For Saramago, death is only an interval


José de Sousa Saramago died on the 18 of June 2010, but apart from some bloggers, few in the country seemed to know, or care. I didn’t see anything in the newspapers, not even in the ‘books’ section. Jose who? Exactly.

When I read the BBC report on my laptop aloud in the shop, several people said, ‘Oh, no,’ as if I had just announced the death of someone they knew personally. In a way, we all did. Someone suggested we close the shop for the day. Saramago wouldn’t have liked that, I decided, and stayed open.

According to most reports, Saramago died of multiple organ failure after a long illness, although one said that he had breakfast and talked with his wife for a time before he was overcome by ill health and died.

Some regarded Saramago as the best writer in any language when he was alive. Now, his work will continue to live with those of the other all-time greats. I thought of writing an obituary, but then I said, “Will a writer like Saramago ever die? Wouldn’t it be better for him to be read, not mourned?” Below is an introduction to one of the greatest 20th century writers.

Saramago was a writer’s writer, an intellectual's writer, a humanist’s writer, a politician’s writer, among other things. When he was awarded a Nobel prize in 1998, he was reported to have said, “I was not born for all this glory.”

Although he was good in school, his family could not afford to keep him there and, at the age of twelve, he was enrolled in a technical school whereupon, after graduation, he worked as a car mechanic for two years. After that he worked as a translator, a journalist and an assistant editor.
He wrote his first novel when he was 25, and it was a flop. Then fifteen years later he started writing again -- mainly poems and plays. International recognition, however, eluded him until 1987 when Balthazar and Blimunda (which he wrote in 1982) was released internationally.

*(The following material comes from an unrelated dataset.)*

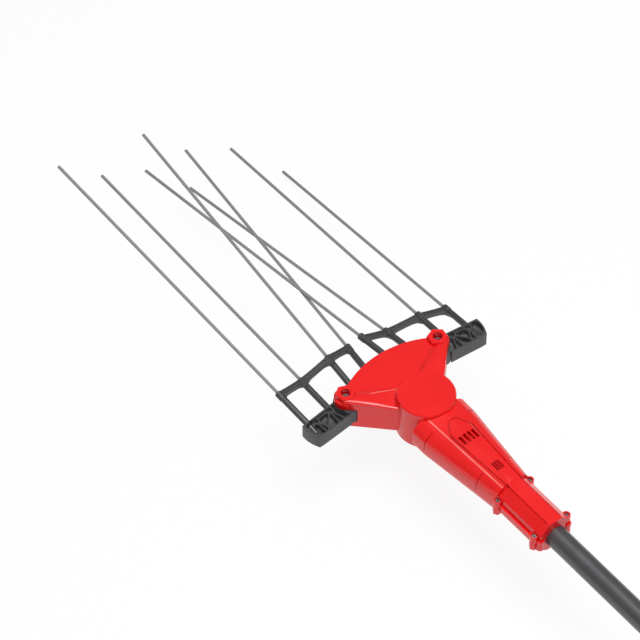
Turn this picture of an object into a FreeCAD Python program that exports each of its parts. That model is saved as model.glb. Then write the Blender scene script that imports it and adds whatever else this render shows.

I have stopped reading writers to death (because there are so many wonderful writers and so little time), but I have made an exception of Saramago. His prose was lucid, unpretentious and direct. Despite his long sentences, I never got the feeling that he was difficult to read. He would replace full stops with commas, and didn’t believe in quotation marks (when the speaker changed, he simply capitalised the first letter and got on with it). In the hands of a lesser writer all this would have become tedious, but not with his works. His novels were fast paced and relentless, simultaneously comic and brutal. His were stories of the human condition, about the astounding capacity of man for tenderness or violence.

My first Saramago book was the History of the Siege of Lisbon (1989). Proofreader Raimundo Silva is assigned to correct a book by his publishing house. After much deliberation, he decides to ‘correct’ a crucial sentence by inserting the word "not" in the text. So the new version says that the Crusaders did not come to the aid of the Portuguese monarch in taking Lisbon from the Moors, which is contrary to the account in standard textbooks. According to ‘agreed’ history, the 1147 ousting of the Moors from Lisbon was the event that resulted in the formation of the Portuguese nation. He questions the nature of history and its relationship to truth and reality. In the end the reader is left wondering if the proofreader’s transgression resulted in a more accurate version of what really happened. As Malaysians, we are all too aware of how history can and is being changed, albeit with much less finesse than Raimundo Silva.

My attraction to Saramago has always been the universality of his writings -- a mark of all great writers. I always felt he was talking to me, the Malaysian. An epidemic of ‘white blindness’ struck the population of a fictitious country in Blindness (arguable his greatest work), leading to mass panic and the collapse of social order, highlighting the repression and ineptness of the government in dealing with the situation. It was so much like home -- a country suffering from 50 years of mass blindness with the blind fumbling as they led the blind ineptly, ruling the blind, abusing the blind, and raping the blind. Despite all that, many still prefer to remain blind, and seek comfort in the condition. No proper nouns are used throughout the book,  and characters are referred to merely as the doctor, the doctor’ wife, girl with dark glasses, and so on.

The sequel to it, Seeing, involving the same people in the same city; a few years on, people begin ‘seeing’ with bizarre results. On polling day, 83% of the votes cast are blank, as the party on the right, the party on the left and the party in the middle look on. Journalists and bureaucrats are bewildered. Citizens carry on with their lives. When asked whom they voted for, the citizens remind them politely that the question is illegal. Then the government goes berserk and becomes increasingly repressive as it looks for the ringleaders, though there are none.

Does all this sound familiar? Is voting meaningless?

Saramago was a member of the Communist Party and an atheist, but that did not stop him from writing The Gospel According to Jesus Christ about a very human Jesus up against a megalomaniac of a God, while the devil tempts him with hedonism. Some have condemned this books as ‘antireligious’ while other have praised it for its ‘philosophical and compelling’ approach to the subject. (He also wrote another book on religion called Cain - the first murderer. The book has just been released.)

Saramago was awarded the Nobel Prize for literature one year after he wrote The Tale of the Unknown Island. It is one of those children’s books that are not really for children. It is a slim volume -- about 50 pages -- with illustrations. It is a deceptively simple tale full of metaphors about hope, dreaming, politics and governance. Following is a quote from the book:
"...you have to leave the island in order to see the island that we can't see ourselves unless we become free of ourselves, Unless we escape from ourselves you mean, No, that's not the same thing."

The Stone Raft deals with a hypothetical situation in which the Iberian Peninsula breaks away from Europe and drifts into the Atlantic. What if the Malay Peninsula were to break off at the Isthmus of Kra and float away, together with Sumatra, into the Indian Ocean? How would history be written?